Most improvements come from process quality rather than simple stock cuts. Start with better forecasting at item and location level. Tighten replenishment parameters, especially minimum order quantity and reorder points. Segment SKUs into A, B, and C bands by value and demand volatility. Introduce targeted exit plans for aged lines before they require deep markdowns. Negotiate shorter supplier lead times where possible, then reduce safety stock gradually while monitoring service levels.

For omnichannel sellers, unify inventory visibility across online and store channels. Hidden inventory and delayed transfers can depress apparent stock turn and trigger unnecessary purchasing. For manufacturers, reduce work in progress dwell time and focus on bottleneck stages because poor flow can inflate total inventory investment.

A simple monthly governance cadence

  1. Close stock ledger and COGS for the month.
  2. Calculate stock turn at company, category, and top SKU levels.
  3. Review days on hand versus lead time and target service level.
  4. Approve action plans for slow movers, overstock, and upcoming seasonal buys.
  5. Reforecast cash release and margin impact for the next quarter.
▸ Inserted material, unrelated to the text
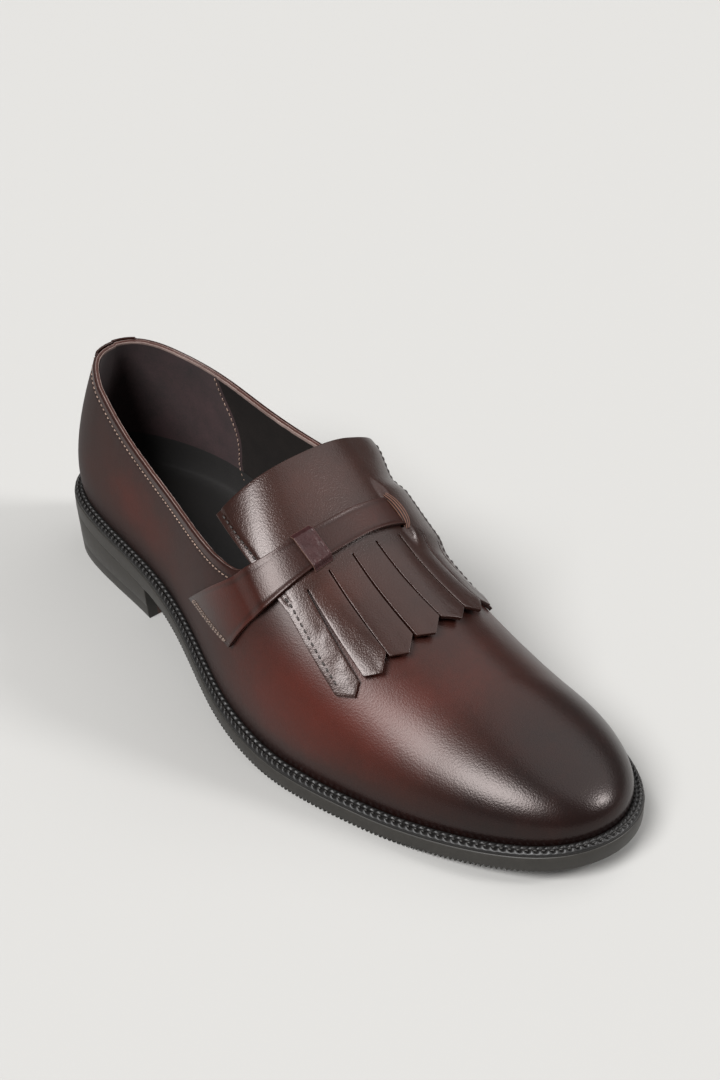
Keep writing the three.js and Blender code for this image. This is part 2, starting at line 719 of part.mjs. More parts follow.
// The fringed tongue: a body above the slits and eight strips below them
function makeFringedTongue() {
  const edgeRows = [0, 0.25, 0.5, 0.75];
  const slotRows = [0, 0.2, 0.4, 0.6, 0.8, 1];
  const stripRows = [0.2, 0.45, 0.7, 0.87, 1];
  const slitRow = edgeRows.length + slotRows.length;
  const inside = [];
  const outside = [];
  const place = (across, along, lift) => {
    const rise = lift + tongueRise(across, along);
    inside.push(onLast(across, along, tongueLow + rise));
    outside.push(onLast(across, along, tongueHigh + rise));
    return inside.length - 1;
  };
  const columns = tongueColumns();
  for (const column of columns) {
    const ratio = column.top / tongueHalfAt(slitLine);
    const edge = lerp(tongueEdge.middle, tongueEdge.side, ratio ** 2);
    const body = [
      ...edgeRows.map((part) => lerp(edge, slotAlong.start, part)),
      ...slotRows.map((part) => lerp(slotAlong.start, slotAlong.end, part)),
      slitLine,
    ];
    column.points = body.map((along) => place(ratio * tongueHalfAt(along), along, 0));
    for (const down of stripRows) {
      const point = stripPoint * (1 - Math.abs(2 * column.part - 1)) * down;
      const along = lerp(slitLine, (column.shoulder + point) / soleLength, down);
      const lift = column.free ? stripLift * down ** 2 : 0;
      column.points.push(place(lerp(column.top, column.end, down), along, lift));
    }
  }
  const quads = [];
  for (let i = 0; i + 1 < columns.length; i += 1) {
    const [left, right] = [columns[i], columns[i + 1]];
    for (let row = 0; row + 1 < left.points.length; row += 1) {
      const inSlit = left.strip !== right.strip && row >= slitRow;
      const inSlot = left.slot && row >= edgeRows.length && row < slitRow - 1;
      if (inSlit || inSlot) continue;
      quads.push([left.points[row], left.points[row + 1], right.points[row + 1], right.points[row]]);
    }
  }
  return sheetSolid('fringed_tongue', inside, outside, quads, darkLeather);
}

// The saddle strap: over the tongue, through the slot on the inner side, and down both sides
function makeStrap() {
  const steps = 26;
  const rows = 4;
  const slotMiddle = (slotAlong.start + slotAlong.end) / 2;
  const dropStart = (slotEdge(0, slotMiddle) + clearance) / fringedTongueHalf;
  const dropEnd = (slotEdge(1, slotMiddle) - clearance) / fringedTongueHalf;
  const drop = [dropStart, (dropStart + dropEnd) / 2, dropEnd];
  const regular = Array.from({ length: steps }, (_, i) => strapPlaces.at(-1) * (i + 1) / steps);
  const apart = regular.filter((place) => drop.every((edge) => Math.abs(edge - place) > 0.02));
  const inner = [...apart, ...drop].sort((a, b) => a - b);
  const stations = [...regular.map((place) => -place).reverse(), 0, ...inner];
  const offsetAt = (place) => {
    const onUpper = smoothstep(-place, strapOverTongue, strapOnUpper);
    const throughSlot = THREE.MathUtils.clamp((place - dropStart) / (dropEnd - dropStart), 0, 1);
    return lerp(strapLow, strapWingLow, Math.max(onUpper, throughSlot));
  };
  const inside = [];
  const outside = [];
  const quads = [];
  stations.forEach((place, column) => {
    const reach = Math.abs(place);
    for (let row = 0; row <= rows; row += 1) {
      const part = row / rows;
      const share = lerp(strapEdges.upperAcross(reach), strapEdges.lowerAcross(reach), part);
      const across = Math.sign(place) * share * fringedTongueHalf;
      const along = lerp(strapEdges.upperAlong(reach), strapEdges.lowerAlong(reach), part);
      inside.push(onLast(across, along, offsetAt(place)));
      outside.push(onLast(across, along, offsetAt(place) + strapLeather));
      if (column > 0 && row > 0) {
        const v = inside.length - 1;
        quads.push([v - rows - 2, v - rows - 1, v, v - 1]);
      }
    }
  });
  return sheetSolid('saddle_strap', inside, outside, quads, burgundyLeather);
}

// The keeper: a loop over the strap whose ends step down on to the tongue
function makeKeeper() {
  const columns = 3;
  const footHigh = strapLow + keeperLeather;
  const rowsAt = (across) => {
    const place = Math.abs(across) / fringedTongueHalf;
    const start = strapEdges.upperAlong(place);
    const end = strapEdges.lowerAlong(place);
    return [
      { along: keeperAlong.start, low: strapLow, high: footHigh },
      { along: start - 3 * keeperStep, low: strapLow, high: footHigh },
      { along: start - 2 * keeperStep, low: strapLow, high: keeperHigh },
      { along: start - keeperStep, low: keeperLow, high: keeperHigh },
      { along: (start + end) / 2, low: keeperLow, high: keeperHigh },
      { along: end + keeperStep, low: keeperLow, high: keeperHigh },
      { along: end + 2 * keeperStep, low: strapLow, high: keeperHigh },
      { along: end + 3 * keeperStep, low: strapLow, high: footHigh },
      { along: keeperAlong.end, low: strapLow, high: footHigh },
    ];
  };
  const inside = [];
  const outside = [];
  const quads = [];
  for (let column = 0; column <= columns; column += 1) {
    const across = keeperWidth * (column / columns - 0.5) - keeperAcross * fringedTongueHalf;
    const rows = rowsAt(across);
    rows.forEach((row, i) => {
      inside.push(onLast(across, row.along, row.low));
      outside.push(onLast(across, row.along, row.high));
      if (column > 0 && i > 0) {
        const v = inside.length - 1;
        quads.push([v - rows.length - 1, v - rows.length, v, v - 1]);
      }
    });
  }
  return sheetSolid('strap_keeper', inside, outside, quads, darkLeather);
}

const loafer = new THREE.Group();
loafer.add(makeOutsole(), makeHeel(), makeWelt(), makeInsole(), makeUpper());
loafer.add(makeFringedTongue(), makeStrap(), makeKeeper());

// The middle of the shoe's box stands over the origin
const middle = new THREE.Box3().setFromObject(loafer).getCenter(new THREE.Vector3());
for (const mesh of loafer.children) mesh.geometry.translate(-middle.x, -middle.y, 0);

export default loafer;
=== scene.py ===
"""A burnished leather loafer with a fringed tongue and saddle strap, on a pale studio floor."""

import math

import bmesh
import bpy
import numpy as np
from bpy.props import FloatProperty, FloatVectorProperty, PointerProperty
from mathutils import Matrix, Vector


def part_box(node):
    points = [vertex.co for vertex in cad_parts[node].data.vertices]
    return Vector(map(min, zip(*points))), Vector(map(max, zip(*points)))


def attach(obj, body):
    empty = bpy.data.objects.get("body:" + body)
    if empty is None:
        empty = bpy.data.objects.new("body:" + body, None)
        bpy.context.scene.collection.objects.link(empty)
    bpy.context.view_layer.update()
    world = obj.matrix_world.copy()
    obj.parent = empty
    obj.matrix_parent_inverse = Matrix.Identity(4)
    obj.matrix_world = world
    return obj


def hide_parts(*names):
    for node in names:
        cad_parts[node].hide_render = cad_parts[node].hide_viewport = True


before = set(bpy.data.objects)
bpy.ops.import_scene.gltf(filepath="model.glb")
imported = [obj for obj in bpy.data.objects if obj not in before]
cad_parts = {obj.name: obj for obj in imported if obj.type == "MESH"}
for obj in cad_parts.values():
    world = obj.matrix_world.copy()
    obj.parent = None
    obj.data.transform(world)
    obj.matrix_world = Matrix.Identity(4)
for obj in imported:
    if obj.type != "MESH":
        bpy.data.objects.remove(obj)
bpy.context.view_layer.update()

bl_info = {
    "name": "Fringed loafer",
    "version": (1, 0, 0),
    "blender": (4, 5, 0),
    "location": "3D View > Sidebar > Loafer",
    "description": "Builds a leather loafer piece by piece over its solids",
    "category": "Add Mesh",
}

# The shoe's own frame is in millimetres: Y runs from the toe to the heel through the middle of
# the sole's length, -X is the outer side of the foot, and Z is up.
SOLE_LENGTH = 300.0
BALL_WIDTH = 104.0
SOLE_THICKNESS = 6.5
HEEL_RISE = 22.6
TOE_SPRING = 8.4
HEEL_LENGTH = 78.0
HEEL_TAPER = 1.2
WELT_WIDTH = 4.0
WELT_THICKNESS = 1.5
WELT_INSET = 0.35
INSTEP_HEIGHT = 99.5
BACK_HEIGHT = 91.0
UPPER_WALL = 2.2
INSOLE_THICKNESS = 3.0
HEEL_STRIP_WIDTH = 18.0
HEEL_STRIP_STEP = 0.8
TONGUE_HALF = 42.5
TONGUE_LEATHER = 1.5
TONGUE_FLARE = 3.0
STRIP_COUNT = 8
STRIP_GAP = 0.6
STRIP_POINT = 3.6
SLIT_LEAN = 2.0
STRIP_DRIFT = 1.0
STRAP_LEATHER = 1.4
KEEPER_WIDTH = 7.6
KEEPER_LEATHER = 1.3
CLEARANCE = 0.3
SOCK_CUP = 11.5
UPPER_INSET = WELT_INSET + WELT_WIDTH + CLEARANCE

# Half widths of the sole, as shares of the ball width, at shares of the length from the heel
OUTLINE = {
    "at": (0.02, 0.05, 0.11, 0.18, 0.26, 0.34, 0.42, 0.50,
           0.58, 0.66, 0.74, 0.82, 0.88, 0.93, 0.97, 0.99),
    "outer": (0.166, 0.238, 0.288, 0.311, 0.334, 0.379, 0.451, 0.524,
              0.561, 0.553, 0.508, 0.443, 0.378, 0.305, 0.214, 0.129),
    "inner": (0.127, 0.199, 0.290, 0.337, 0.339, 0.339, 0.359, 0.393,
              0.429, 0.451, 0.453, 0.426, 0.378, 0.307, 0.212, 0.125),
}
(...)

This cadence gives directors and operational managers a shared decision framework. It also creates an audit trail showing that inventory decisions were controlled, evidence based, and tied to financial outcomes.

Final takeaway

In the UK, stock turn calculation is not just a formula for finance teams. It is a strategic operating control that links purchasing, merchandising, warehousing, cash flow, and profitability. Use the calculator above each month, compare the result against category specific targets, and track both stock turn and days on hand. When combined with disciplined valuation and practical replenishment controls, stock turn can become one of the fastest ways to strengthen your balance sheet while protecting customer service.